Если бы мы, опустив писания мистические, богословские и затейливые морально-метафизические трактаты (из каковых у нас составилась бы «Древняя библиотека», к несчастью, куда более полная, чем во всякой другой литературе), пожелали бы поискать прозаиков, нам пришлось бы забраться в область истории. Солис, Мариана и некоторые другие действительно сумели прославить музу Тацита и Светония.[424]
Хотя все же необходимо признать, что и эти писатели выказали себя скорее светилами в области языка, чем истолкователями событий своего времени: следуя народным преданиям, сами они не сделали ни шага вперед, рассматривая сказки и легендарные поверья, как реальные политические силы; они гораздо больше стремились выказать свои дарования в области изящного стиля, чем обнаружить движущие силы событий, о которых им надлежало повествовать. Сочинения их больше похожи на сборники разрозненных отрывков и материалов, на собрание речей, которые, очевидно, когда-то произносились публично, чем на научную историю. Вследствие неумения делать различие между хроникой и историей, между историей и романом, они сумели заполнить много томов, не написав, однако, ни одной книги.Роман, порождение голой фантазии, оказался полнее представленным в нашей литературе и к тому же в такое время, когда этот жанр оставался еще неведомым для всей остальной Европы: ведь даже рыцарские романы – и те впервые зародились на Пиренейском полуострове. В этой области мы можем назвать отличных, хотя и немногочисленных писателей. «Хитроумного идальго», этого предельного достижения человеческого гения, было бы достаточно для увенчания нас лаврами, даже если бы у нас не было других, присужденных за весьма значительные, хотя и не столь исключительные заслуги. Впрочем, эпоха романа длилась недолго, и после Кеведо проза была снова предана забвению, из которого временно извлекла ее кучка избранников, словно затем, чтобы дать литературному миру образчик того, что возможно было совершить в этом жанре языку и гению испанского народа.
Вскоре после этого литература нашла себе пристанище в театре, но не для того, конечно, чтобы провозгласить идеи прогресса: она едва сумела устоять на ногах и кончила тем, что выродилась.

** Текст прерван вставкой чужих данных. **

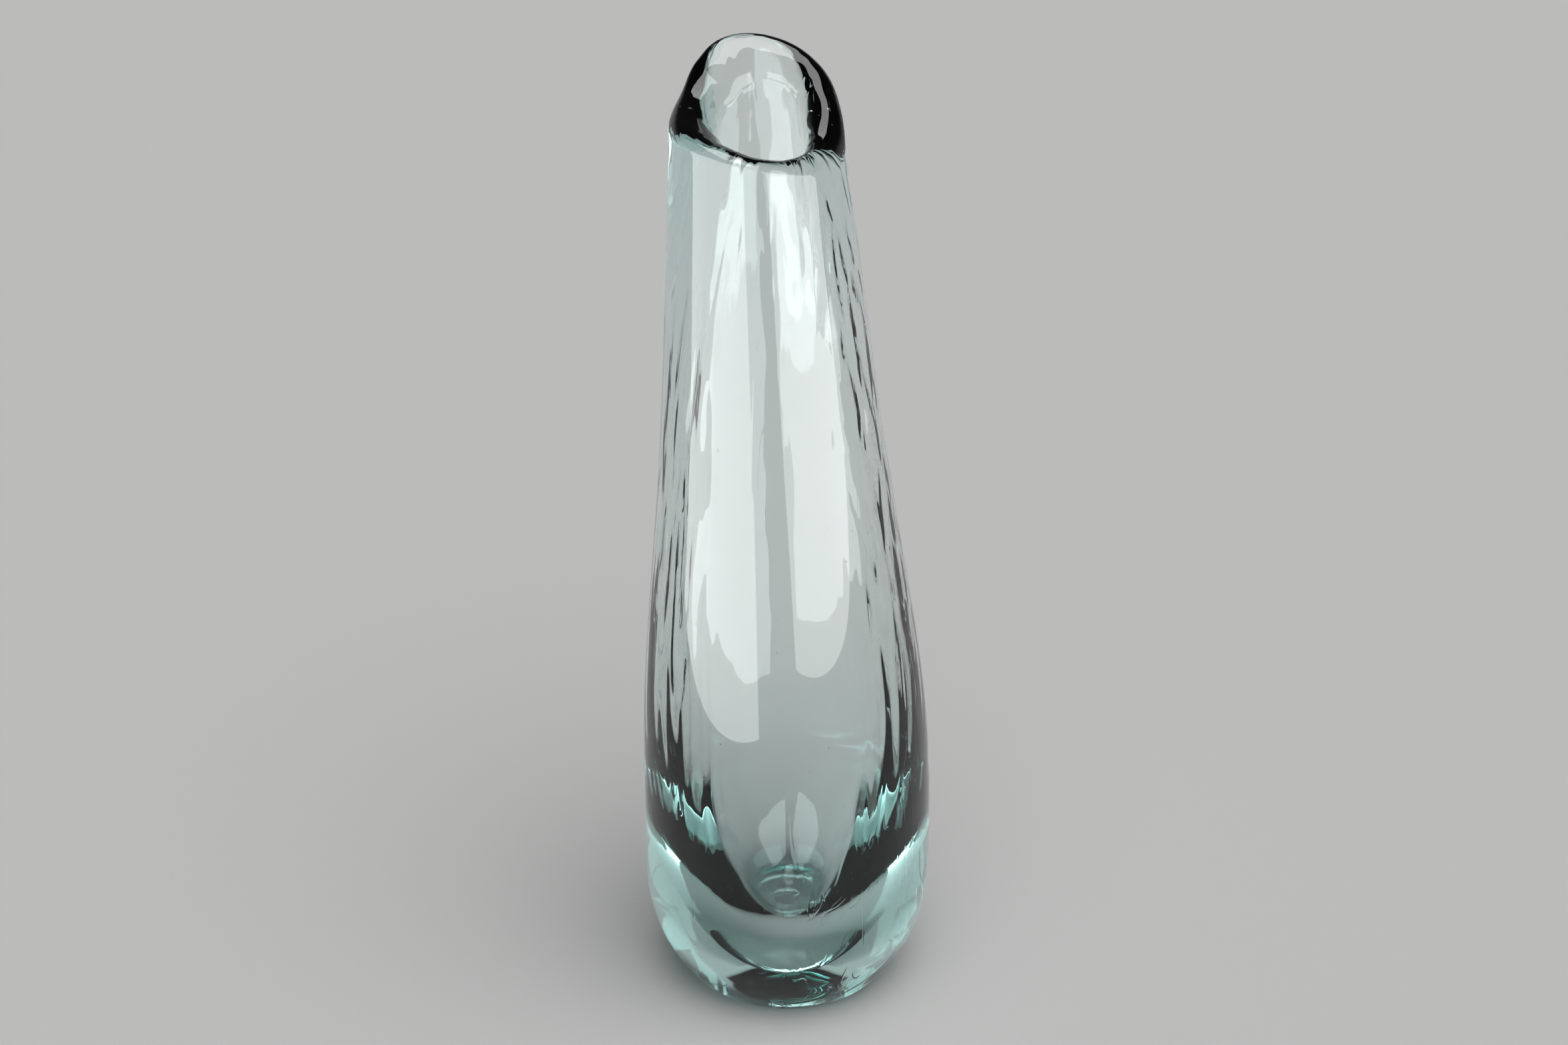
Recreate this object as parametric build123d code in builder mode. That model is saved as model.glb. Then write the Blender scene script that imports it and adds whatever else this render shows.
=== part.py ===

В конце минувшего века снова блеснула было искра надежды, некоторая видимость возрождения, которое, возможно, было бы доведено до конца, если бы политические волнения не заставили растоптать семя, брошенное еще в счастливые годы правления Карла III.[425]
Поскольку толчок был дан, то кое-какие последствия естественно вытекли из этой причины. Длительный мир, установившийся в Европе, оцепенение и рабство, охватившие народы, сделали тиранов менее пугливыми, и хотя наиболее прозорливые из них уже чуяли глухой шум, предвещавший бурю, но само собою понятно, что взрыв должен был произойти не в Испании. Умонастроения у нас были таковы, что когда, наконец, взрыв произошел,[426] испанское правительство не проявило никаких признаков страха перед революционной заразой. Напротив, оно само явилось одним из источников распространения новых идей, поддержав восстание первых американских колоний,[427] отложившихся от метрополии. Одним словом, в конце прошлого века в Испании появилась молодежь менее апатичная и более склонная к наукам, чем это наблюдалось в предыдущие поколения, но молодежь эта, обратив свои взоры назад в поисках образцов и учителей среди своих предшественников, увидела один лишь зияющий пробел; отчаявшись связать воедино оборванную нить и продолжать движение, замершее два века тому назад, она не придумала ничего лучшего, как перепрыгнуть через пустоту, не заполняя ее, и примкнуть к движению соседней страны, усвоив ее идеи в том виде, в каком она их узнала. И тогда случилось нечто весьма редкое в истории народов: мы вдруг оказались в конце пути, не проделав его с самого начала.